Rows from a 3D modeling dataset:
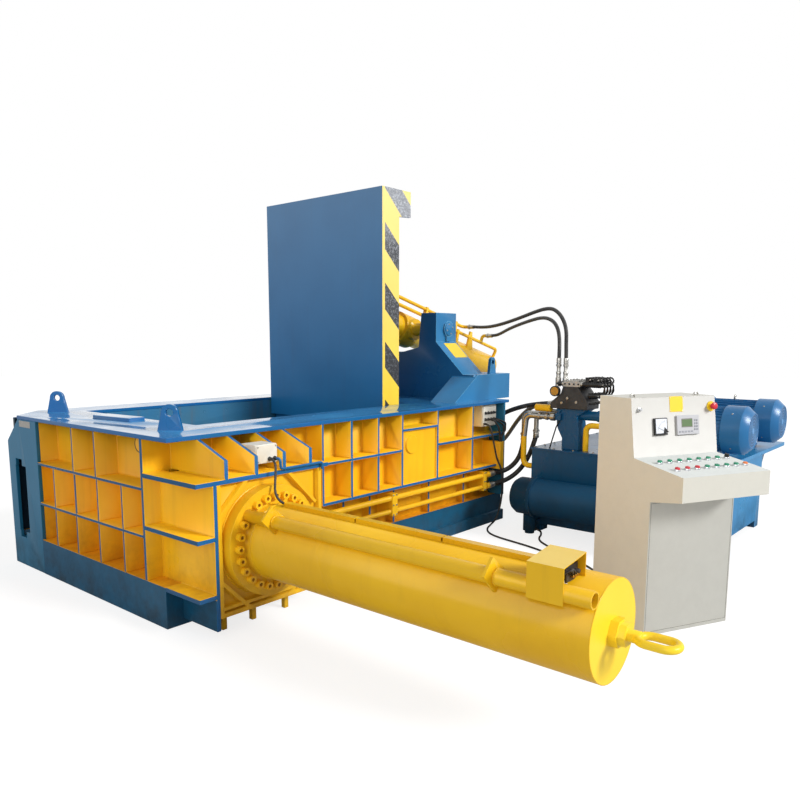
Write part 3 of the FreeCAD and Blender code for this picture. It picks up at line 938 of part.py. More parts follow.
knob = weld(bar("z", (0, 0), "button_r", (2, "bezel_t + 6")),
            block((-4, 4), ("-button_r", "button_r"), ("bezel_t + 5", "bezel_t + 18")))
free("selector", knob, columns[7], value("row_back"))
head = weld(bar("z", (0, 0), 11, (7, 20)), bar("z", (0, 0), 20, (20, 38)))
free("emergency_stop", head, 575, 268, panel=True)
key = weld(bar("z", (0, 0), 9, (2, 12)), block((-2, 2), (-7, 7), (12, 26)))
free("key_switch", key, 50, 265, panel=True)

# ---------------------------------------------------------------- free hoses and cables
START_A = on_lid_tube(900, 270, -127)
START_B = on_lid_tube(1230, 262, -150)
hose("lid_hose_a", ([START_A, (START_A[0], 845, START_A[2]), (4220, 745, 1757), (4130, 575, 1757),
                     (4020, 380, 1775), (3900, 170, 1807), (3785, -20, 1840), (3690, -185, 1872),
                     (3610, -330, 1895), (3548, -440, 1893), (3502, -525, 1855), (3470, -590, 1790),
                     (3448, -630, 1705), (3443, -634, 1600), (3440, -640, 1490), (3440, -640, 1400)], 16))
hose("lid_hose_b", ([START_B, (START_B[0], 830, START_B[2]), (4560, 750, 1680), (4506, 660, 1701),
                     (4400, 530, 1731), (4270, 370, 1760), (4130, 190, 1788), (3990, 10, 1812),
                     (3855, -160, 1828), (3735, -300, 1818), (3630, -420, 1780), (3550, -500, 1715),
                     (3492, -545, 1640), (3456, -567, 1560), (3440, -575, 1478), (3440, -575, 1400)], 16))
hose("press_hose_a", ([(3190, -60, 460), (3262, -60, 460), (3330, -78, 462), (3388, -122, 480),
                       (3420, -175, 530), (3432, -222, 600), (3433, -250, 690), (3432, -262, 770),
                       (3432, -262, 829)], "pipe_r"))
hose("press_hose_b", ([(3190, -60, 360), (3268, -60, 360), (3345, -78, 366), (3412, -122, 392),
                       (3458, -180, 445), (3482, -240, 525), (3491, -292, 625), (3493, -328, 725),
                       (3492, -350, 795), (3492, -350, 857)], "pipe_r"))
hose("main_hose_a", ([(3480, -544, 1086), (3480, -464, 1086), (3486, -370, 1078), (3500, -230, 1052),
                      (3525, -60, 1000), (3552, 120, 915), (3580, 290, 812), (3600, 430, 710),
                      (3612, 560, 602), (3619, 640, 560), (3620, 720, 538), (3620, 800, 538)], 20))
hose("main_hose_b", ([(3540, -544, 1086), (3540, -464, 1086), (3565, -380, 1077), (3635, -270, 1052),
                      (3745, -135, 1005), (3880, 5, 940), (4025, 145, 865), (4165, 275, 785),
                      (4290, 390, 710), (4395, 490, 645), (4480, 570, 597), (4540, 640, 556),
                      (4560, 720, 538), (4560, 800, 538)], 20))
hose("floor_cable", ([(3146, -54, 905), (3146, -86, 901), (3156, -106, 850), (3182, -108, 770),
                      (3216, -106, 680), (3254, -104, 590), (3288, -132, 500), (3306, -134, 390),
                      (3310, -128, 250), (3298, -112, 130), (3262, -98, 40), (3180, -96, 9),
                      (3060, -140, 8.5), (2950, -225, 8.5), (2885, -350, 8.5), (2850, -510, 8.5),
                      (2806, -710, 8.5), (2740, -900, 8.5), (2650, -1090, 8.5), (2540, -1280, 8.5),
                      (2420, -1440, 8.5), (2300, -1570, 8.5), (2214, -1657, 9), (2169.6, -1746.3, 30),
                      (2142.8, -1800, 30)], 8))
hose("power_cable", ([(3214, -526, 40), (3204, -580, 38), (3150, -620, 22), (3080, -634, 9),
                      (3000, -690, 8.5), (2930, -780, 8.5), (2860, -900, 8.5), (2780, -1040, 8.5),
                      (2680, -1210, 8.5), (2565, -1370, 8.5), (2450, -1500, 8.5), (2340, -1605, 8.5),
                      (2254, -1677, 9), (2209.9, -1766.3, 30), (2183.1, -1820, 30)], 8))
hose("duct_cable", ([(518, -324, 950), (515, -352, 944), (502, -378, 900), (482, -392, 840),
                     (464, -408, 780), (468, -430, 738), (486, -456, 716), (490, -480, 713)], 7))

# ---------------------------------------------------------------- checks and export
doc.recompute()
failed = [o.Name for o in doc.Objects if "Invalid" in o.State or "Error" in o.State]
if failed:
    raise RuntimeError(f"failed objects: {failed}")
for made in nodes:
    shape = made.Shape
    if shape.isNull() or not shape.isValid() or shape.Volume <= 0:
        raise RuntimeError(f"bad shape: {made.Label}")
    print(f"{made.Label}: {len(shape.Solids)} solids, {shape.Volume / 1e9:.5f} m3")
    shape.exportStep(f"parts/{made.Label}.step")
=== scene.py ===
import json
import math

import bmesh
import bpy
from mathutils import Matrix, Vector

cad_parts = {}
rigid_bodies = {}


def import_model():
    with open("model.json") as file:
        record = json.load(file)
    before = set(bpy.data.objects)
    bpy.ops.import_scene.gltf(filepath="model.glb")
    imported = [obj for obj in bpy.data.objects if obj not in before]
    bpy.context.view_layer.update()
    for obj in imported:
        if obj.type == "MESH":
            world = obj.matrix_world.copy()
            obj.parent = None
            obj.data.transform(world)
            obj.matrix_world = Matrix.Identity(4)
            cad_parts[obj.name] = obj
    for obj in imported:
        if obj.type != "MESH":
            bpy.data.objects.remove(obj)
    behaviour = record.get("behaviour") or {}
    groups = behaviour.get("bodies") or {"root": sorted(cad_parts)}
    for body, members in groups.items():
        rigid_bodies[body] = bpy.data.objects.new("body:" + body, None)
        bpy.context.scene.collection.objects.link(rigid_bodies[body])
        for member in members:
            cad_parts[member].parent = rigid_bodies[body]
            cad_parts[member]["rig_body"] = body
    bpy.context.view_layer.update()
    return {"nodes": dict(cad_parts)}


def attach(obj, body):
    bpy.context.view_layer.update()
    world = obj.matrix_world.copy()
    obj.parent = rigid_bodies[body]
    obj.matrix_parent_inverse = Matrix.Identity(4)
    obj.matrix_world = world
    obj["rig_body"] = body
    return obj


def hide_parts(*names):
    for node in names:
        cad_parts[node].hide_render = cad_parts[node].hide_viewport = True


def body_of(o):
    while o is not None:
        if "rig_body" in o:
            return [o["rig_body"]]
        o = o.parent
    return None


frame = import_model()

# A scrap baler: press box, swinging lid, two rams, power unit and control desk.
# Places are millimetres from the press box's near bottom corner.
boxCorner = Vector((-1.7475, -0.999, 0))


def at(x, y, z):
    return boxCorner + Vector((x, y, z)) / 1000


def colour(r, g, b):
    return (*(((c / 255 + 0.055) / 1.055) ** 2.4 for c in (r, g, b)), 1)


def show(name, data):
    made = bpy.data.objects.new(name, data)
    bpy.context.scene.collection.objects.link(made)
    return made


# camera, light and floor
eye = {"place": (-2172.6, -3530.9, 1625.2), "heading": 49.07, "dip": 8.23, "lens": 32.9,
       "shift": (0.0162, 0.0574)}
light = {"sky": 0.42, "key": 2.8, "keyFrom": (0.24, -0.85, 0.46), "keySoftness": 16,
         "fill": 1.15, "fillFrom": (-0.92, -0.25, 0.22), "fillSoftness": 60}
floorLook = {"size": 30, "drop": 0.002, "lit": 0.32, "glow": 0.79, "bounce": 0.62}


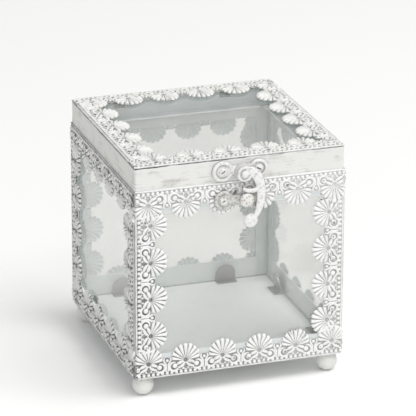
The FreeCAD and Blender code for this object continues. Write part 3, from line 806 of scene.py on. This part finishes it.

* [Stated exercise]: Exactly those lines that run from the line with "checks and export" through the line with "cad_parts[member].parent = rigid_bodies[body]" are to be reproduced; both end lines belong to the range.

* [Exercise answer]:
# ---------------------------------------------------------------- checks and export
doc.recompute()
failed = [o.Name for o in doc.Objects if "Invalid" in o.State or "Error" in o.State]
if failed:
    raise RuntimeError(f"failed objects: {failed}")
for made in nodes:
    shape = made.Shape
    if shape.isNull() or not shape.isValid() or shape.Volume <= 0:
        raise RuntimeError(f"bad shape: {made.Label}")
    print(f"{made.Label}: {len(shape.Solids)} solids, {shape.Volume / 1e9:.5f} m3")
    shape.exportStep(f"parts/{made.Label}.step")
=== scene.py ===
import json
import math

import bmesh
import bpy
from mathutils import Matrix, Vector

cad_parts = {}
rigid_bodies = {}


def import_model():
    with open("model.json") as file:
        record = json.load(file)
    before = set(bpy.data.objects)
    bpy.ops.import_scene.gltf(filepath="model.glb")
    imported = [obj for obj in bpy.data.objects if obj not in before]
    bpy.context.view_layer.update()
    for obj in imported:
        if obj.type == "MESH":
            world = obj.matrix_world.copy()
            obj.parent = None
            obj.data.transform(world)
            obj.matrix_world = Matrix.Identity(4)
            cad_parts[obj.name] = obj
    for obj in imported:
        if obj.type != "MESH":
            bpy.data.objects.remove(obj)
    behaviour = record.get("behaviour") or {}
    groups = behaviour.get("bodies") or {"root": sorted(cad_parts)}
    for body, members in groups.items():
        rigid_bodies[body] = bpy.data.objects.new("body:" + body, None)
        bpy.context.scene.collection.objects.link(rigid_bodies[body])
        for member in members:
            cad_parts[member].parent = rigid_bodies[body]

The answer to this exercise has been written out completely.